• [What you need to do]:
Copy every line, leaving nothing out and adding nothing.

• [Dataset excerpt]:
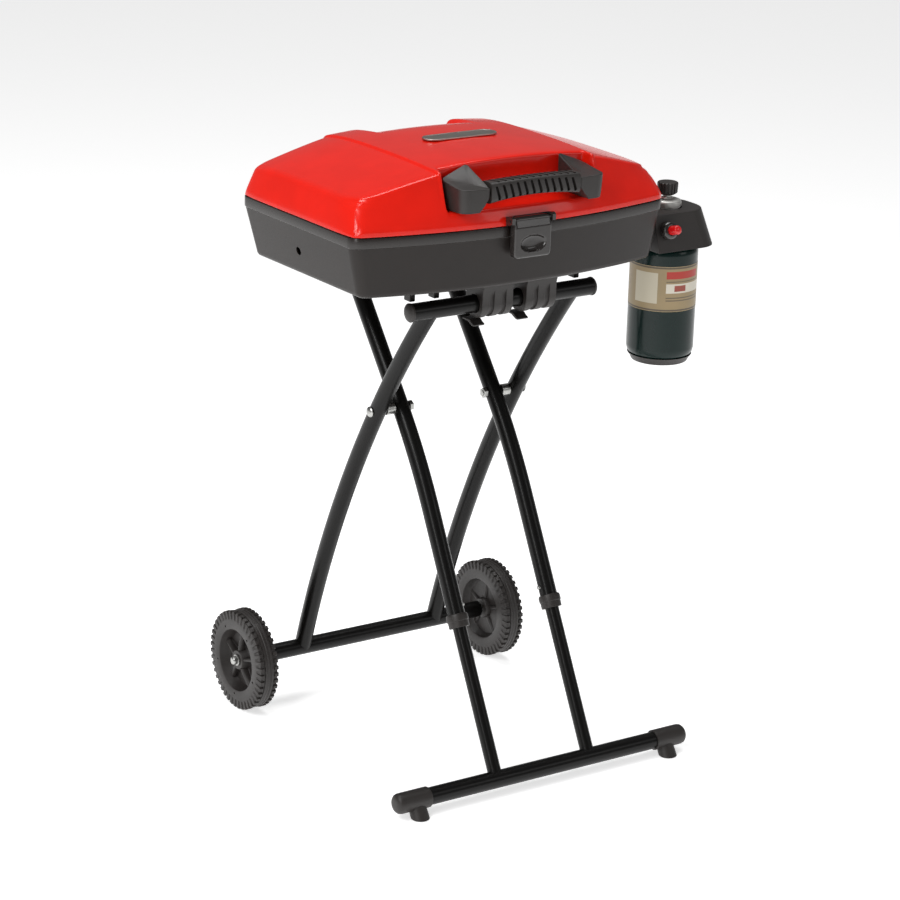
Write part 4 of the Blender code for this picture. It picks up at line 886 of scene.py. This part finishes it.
class GRILL_OT_lid(bpy.types.Operator):
    """Pressed lid with its raised band, handle recess and rear dish, and the blank badge"""
    bl_idname = "grill.lid"
    bl_label = "Lid"

    def execute(self, context):
        half = BOX_RIM[0]
        stations = [(half - inset, share) for share, inset in SIDE_WALL]
        across = [0.2400, 0.2330, 0.2200, 0.1900, 0.1600, 0.1400]
        across += [BAND_HALF + past for past in (0.0040, 0.0022, -0.0002, -0.0020)]
        across += [RECESS_HALF + past for past in (0.0003, -0.0030, -0.0050)] + [0.1050]
        across += [DISH_HALF + past for past in (0.0080, 0.0020, -0.0020, -0.0080)] + [0.0550, 0.0280]
        stations += [(x, 1.0) for x in across]
        stations = [(-x, share) for x, share in stations] + [(0.0, 1.0)] + list(reversed(stations))
        lid = skin("lid_pressed", [lid_section(x, share) for x, share in stations])
        if sum(face.normal.z for face in lid.data.polygons) < 0:
            lid.data.flip_normals()
        modify(lid, "SOLIDIFY", thickness=LID_WALL, offset=-1)
        modify(lid, "SUBSURF", levels=2, render_levels=2)
        done(lid, "lid", lid_enamel(), ["lid"], 60, weighted=False)
        badge = refined("badge_plate", "badge_plate_brushed", 0.0006, 3, 30)
        take_up(badge)
        bpy.ops.object.mode_set(mode="EDIT")
        bpy.ops.mesh.select_all(action="DESELECT")
        bpy.ops.mesh.select_mode(type="FACE")
        mesh = bmesh.from_edit_mesh(badge.data)
        top = max(mesh.faces, key=lambda face: face.calc_area() * (face.normal.z > 0.9))
        top.select = True
        bmesh.update_edit_mesh(badge.data)
        bpy.ops.mesh.inset(thickness=0.0018)
        bpy.ops.mesh.inset(thickness=0.0004, depth=-0.0006)
        bpy.ops.object.mode_set(mode="OBJECT")
        done(badge, "lid", badge_metal(), ["badge_plate"], 35)
        badge.data.materials.append(badge_field())
        field = max(badge.data.polygons, key=lambda face: face.area * (face.normal.z > 0.9))
        field.material_index = 1
        return {"FINISHED"}


class GRILL_OT_handle(bpy.types.Operator):
    """Handle ends and the slotted grip between them"""
    bl_idname = "grill.handle"
    bl_label = "Handle"

    def execute(self, context):
        for side, sign in SIDES:
            end = self.make_end("handle_end_%s_moulded" % side, sign)
            done(end, "lid", handle_plastic(), ["handle_end_" + side], 38)
        self.add_grip()
        return {"FINISHED"}

    def add_grip(self):
        """An arched bar with rounded corners, slotted along its top and its front."""
        middle_y, squareness = (GRIP_NEAR + GRIP_FAR) / 2, 0.46
        rows = []
        for i in range(41):
            x = -GRIP_HALF + 2 * GRIP_HALF * i / 40
            low, high = self.grip_edges(x)
            middle_z = (low + high) / 2
            wide, tall = (GRIP_FAR - GRIP_NEAR) / 2, (high - low) / 2
            row = []
            for k in range(32):
                angle = math.tau * k / 32
                c, s = math.cos(angle), math.sin(angle)
                row.append(at(x, middle_y + wide * math.copysign(abs(c) ** squareness, c),
                              middle_z + tall * math.copysign(abs(s) ** squareness, s)))
            rows.append(row)
        grip = skin("handle_grip_moulded", rows, rolled=True, capped=True)
        count, wide = looks().slot_count, looks().slot_width
        cutters = []
        for i in range(count):
            x = -0.0640 + 0.1280 * i / (count - 1)
            low, high = self.grip_edges(x)
            # Middle of the slot, reach below and above it, degrees of lean and its axis.
            slots = ((at(x, middle_y - 0.001, high), (0.0095, 0.0060), (0.0125, 0.0040), 24, "Z"),
                     (at(x, GRIP_NEAR, (low + high) / 2 - 0.001), (0.0040, 0.0108), (0.0060, 0.0104),
                      -20, "Y"))
            for place, below, above, degrees, axis in slots:
                lean = Matrix.Rotation(math.radians(degrees), 4, axis)
                cutters.append(slab("slot", place - Vector((wide / 2, *below)),
                                    place + Vector((wide / 2, *above)), wide * 0.45, lean))
        cut(grip, join(cutters, "slots"))
        done(grip, "lid", handle_plastic(), ["handle_grip"], 35, weighted=False)

    def grip_edges(self, x):
        """Heights of the grip's lower and upper edge, which arch towards its middle."""
        rise = GRIP_RISE * (1 - (x / GRIP_HALF) ** 2)
        return GRIP_LOW + rise, GRIP_HIGH + 0.3 * rise

    def make_end(self, name, sign):
        """A bracket with a swept leaf-shaped top that rises to a point at its inner back corner."""
        inner, outer, front, back = 0.0755, 0.1215, -0.1975, -0.1385
        # Corners round the bracket seen from above: middle of the arc, radius, first and last angle.
        corners = ((0.1055, -0.1815, 0.0160, -90, 0), (0.1135, -0.1485, 0.0080, 0, 90),
                   (0.0815, -0.1435, 0.0050, 90, 160), (0.0795, -0.1935, 0.0040, 180, 270))
        outline = []
        for x, y, radius, start, end in corners:
            for i in range(9):
                angle = math.radians(start + (end - start) * i / 8)
                outline.append((x + radius * math.cos(angle), y + radius * math.sin(angle)))
        middle_x, middle_y = 0.0965, -0.1700

        def top(x, y):
            depth = min(max((y - front) / (back - front), 0.0), 1.0)
            spread = min(max((x - inner) / (outer - inner), 0.0), 1.0)
            return 0.8680 + 0.0240 * depth ** 2 * (1 - 0.72 * spread) + 0.0012 * spread

        def shrunk(x, y, share, inset=0.0):
            away = Vector((x - middle_x, y - middle_y))
            away *= share * max(1 - inset / away.length, 0.0)
            return middle_x + away.x, middle_y + away.y

        foot = LID_Z + RECESS_Z + 0.0016
        rows = []
        for z, chamfer, inset in ((foot, 0.0170, 0.0030), (foot + 0.0006, 0.0164, 0.0022),
                                  (foot + 0.0100, 0.0085, 0.0012), (foot + 0.0190, 0.0, 0.0006)):
            row = []
            for x, y in outline:
                x, y = shrunk(x, y, 1.0, inset)
                row.append(at(sign * max(x, inner + chamfer), y, z))
            rows.append(row)
        for drop, inset in ((0.0016, 0.0), (0.0006, 0.0004), (0.0, 0.0016)):
            row = []
            for x, y in outline:
                near_x, near_y = shrunk(x, y, 1.0, inset)
                row.append(at(sign * near_x, near_y, top(x, y) - drop))
            rows.append(row)
        for share in (0.8, 0.55, 0.3, 0.08):
            spots = [shrunk(x, y, share) for x, y in outline]
            rows.append([at(sign * x, y, top(x, y)) for x, y in spots])
        return skin(name, rows, rolled=True, capped=True)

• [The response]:
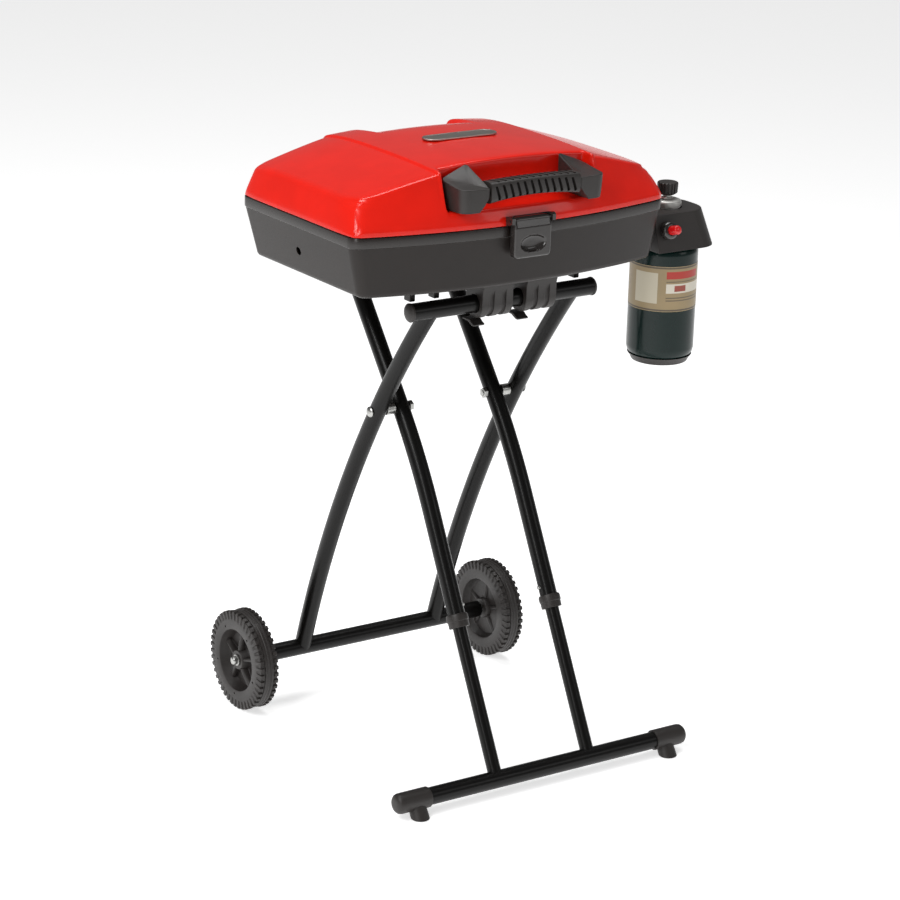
Write part 4 of the Blender code for this picture. It picks up at line 886 of scene.py. This part finishes it.
class GRILL_OT_lid(bpy.types.Operator):
    """Pressed lid with its raised band, handle recess and rear dish, and the blank badge"""
    bl_idname = "grill.lid"
    bl_label = "Lid"

    def execute(self, context):
        half = BOX_RIM[0]
        stations = [(half - inset, share) for share, inset in SIDE_WALL]
        across = [0.2400, 0.2330, 0.2200, 0.1900, 0.1600, 0.1400]
        across += [BAND_HALF + past for past in (0.0040, 0.0022, -0.0002, -0.0020)]
        across += [RECESS_HALF + past for past in (0.0003, -0.0030, -0.0050)] + [0.1050]
        across += [DISH_HALF + past for past in (0.0080, 0.0020, -0.0020, -0.0080)] + [0.0550, 0.0280]
        stations += [(x, 1.0) for x in across]
        stations = [(-x, share) for x, share in stations] + [(0.0, 1.0)] + list(reversed(stations))
        lid = skin("lid_pressed", [lid_section(x, share) for x, share in stations])
        if sum(face.normal.z for face in lid.data.polygons) < 0:
            lid.data.flip_normals()
        modify(lid, "SOLIDIFY", thickness=LID_WALL, offset=-1)
        modify(lid, "SUBSURF", levels=2, render_levels=2)
        done(lid, "lid", lid_enamel(), ["lid"], 60, weighted=False)
        badge = refined("badge_plate", "badge_plate_brushed", 0.0006, 3, 30)
        take_up(badge)
        bpy.ops.object.mode_set(mode="EDIT")
        bpy.ops.mesh.select_all(action="DESELECT")
        bpy.ops.mesh.select_mode(type="FACE")
        mesh = bmesh.from_edit_mesh(badge.data)
        top = max(mesh.faces, key=lambda face: face.calc_area() * (face.normal.z > 0.9))
        top.select = True
        bmesh.update_edit_mesh(badge.data)
        bpy.ops.mesh.inset(thickness=0.0018)
        bpy.ops.mesh.inset(thickness=0.0004, depth=-0.0006)
        bpy.ops.object.mode_set(mode="OBJECT")
        done(badge, "lid", badge_metal(), ["badge_plate"], 35)
        badge.data.materials.append(badge_field())
        field = max(badge.data.polygons, key=lambda face: face.area * (face.normal.z > 0.9))
        field.material_index = 1
        return {"FINISHED"}


class GRILL_OT_handle(bpy.types.Operator):
    """Handle ends and the slotted grip between them"""
    bl_idname = "grill.handle"
    bl_label = "Handle"

    def execute(self, context):
        for side, sign in SIDES:
            end = self.make_end("handle_end_%s_moulded" % side, sign)
            done(end, "lid", handle_plastic(), ["handle_end_" + side], 38)
        self.add_grip()
        return {"FINISHED"}

    def add_grip(self):
        """An arched bar with rounded corners, slotted along its top and its front."""
        middle_y, squareness = (GRIP_NEAR + GRIP_FAR) / 2, 0.46
        rows = []
        for i in range(41):
            x = -GRIP_HALF + 2 * GRIP_HALF * i / 40
            low, high = self.grip_edges(x)
            middle_z = (low + high) / 2
            wide, tall = (GRIP_FAR - GRIP_NEAR) / 2, (high - low) / 2
            row = []
            for k in range(32):
                angle = math.tau * k / 32
                c, s = math.cos(angle), math.sin(angle)
                row.append(at(x, middle_y + wide * math.copysign(abs(c) ** squareness, c),
                              middle_z + tall * math.copysign(abs(s) ** squareness, s)))
            rows.append(row)
        grip = skin("handle_grip_moulded", rows, rolled=True, capped=True)
        count, wide = looks().slot_count, looks().slot_width
        cutters = []
        for i in range(count):
            x = -0.0640 + 0.1280 * i / (count - 1)
            low, high = self.grip_edges(x)
            # Middle of the slot, reach below and above it, degrees of lean and its axis.
            slots = ((at(x, middle_y - 0.001, high), (0.0095, 0.0060), (0.0125, 0.0040), 24, "Z"),
                     (at(x, GRIP_NEAR, (low + high) / 2 - 0.001), (0.0040, 0.0108), (0.0060, 0.0104),
                      -20, "Y"))
            for place, below, above, degrees, axis in slots:
                lean = Matrix.Rotation(math.radians(degrees), 4, axis)
                cutters.append(slab("slot", place - Vector((wide / 2, *below)),
                                    place + Vector((wide / 2, *above)), wide * 0.45, lean))
        cut(grip, join(cutters, "slots"))
        done(grip, "lid", handle_plastic(), ["handle_grip"], 35, weighted=False)

    def grip_edges(self, x):
        """Heights of the grip's lower and upper edge, which arch towards its middle."""
        rise = GRIP_RISE * (1 - (x / GRIP_HALF) ** 2)
        return GRIP_LOW + rise, GRIP_HIGH + 0.3 * rise

    def make_end(self, name, sign):
        """A bracket with a swept leaf-shaped top that rises to a point at its inner back corner."""
        inner, outer, front, back = 0.0755, 0.1215, -0.1975, -0.1385
        # Corners round the bracket seen from above: middle of the arc, radius, first and last angle.
        corners = ((0.1055, -0.1815, 0.0160, -90, 0), (0.1135, -0.1485, 0.0080, 0, 90),
                   (0.0815, -0.1435, 0.0050, 90, 160), (0.0795, -0.1935, 0.0040, 180, 270))
        outline = []
        for x, y, radius, start, end in corners:
            for i in range(9):
                angle = math.radians(start + (end - start) * i / 8)
                outline.append((x + radius * math.cos(angle), y + radius * math.sin(angle)))
        middle_x, middle_y = 0.0965, -0.1700

        def top(x, y):
            depth = min(max((y - front) / (back - front), 0.0), 1.0)
            spread = min(max((x - inner) / (outer - inner), 0.0), 1.0)
            return 0.8680 + 0.0240 * depth ** 2 * (1 - 0.72 * spread) + 0.0012 * spread

        def shrunk(x, y, share, inset=0.0):
            away = Vector((x - middle_x, y - middle_y))
            away *= share * max(1 - inset / away.length, 0.0)
            return middle_x + away.x, middle_y + away.y

        foot = LID_Z + RECESS_Z + 0.0016
        rows = []
        for z, chamfer, inset in ((foot, 0.0170, 0.0030), (foot + 0.0006, 0.0164, 0.0022),
                                  (foot + 0.0100, 0.0085, 0.0012), (foot + 0.0190, 0.0, 0.0006)):
            row = []
            for x, y in outline:
                x, y = shrunk(x, y, 1.0, inset)
                row.append(at(sign * max(x, inner + chamfer), y, z))
            rows.append(row)
        for drop, inset in ((0.0016, 0.0), (0.0006, 0.0004), (0.0, 0.0016)):
            row = []
            for x, y in outline:
                near_x, near_y = shrunk(x, y, 1.0, inset)
                row.append(at(sign * near_x, near_y, top(x, y) - drop))
            rows.append(row)
        for share in (0.8, 0.55, 0.3, 0.08):
            spots = [shrunk(x, y, share) for x, y in outline]
            rows.append([at(sign * x, y, top(x, y)) for x, y in spots])
        return skin(name, rows, rolled=True, capped=True)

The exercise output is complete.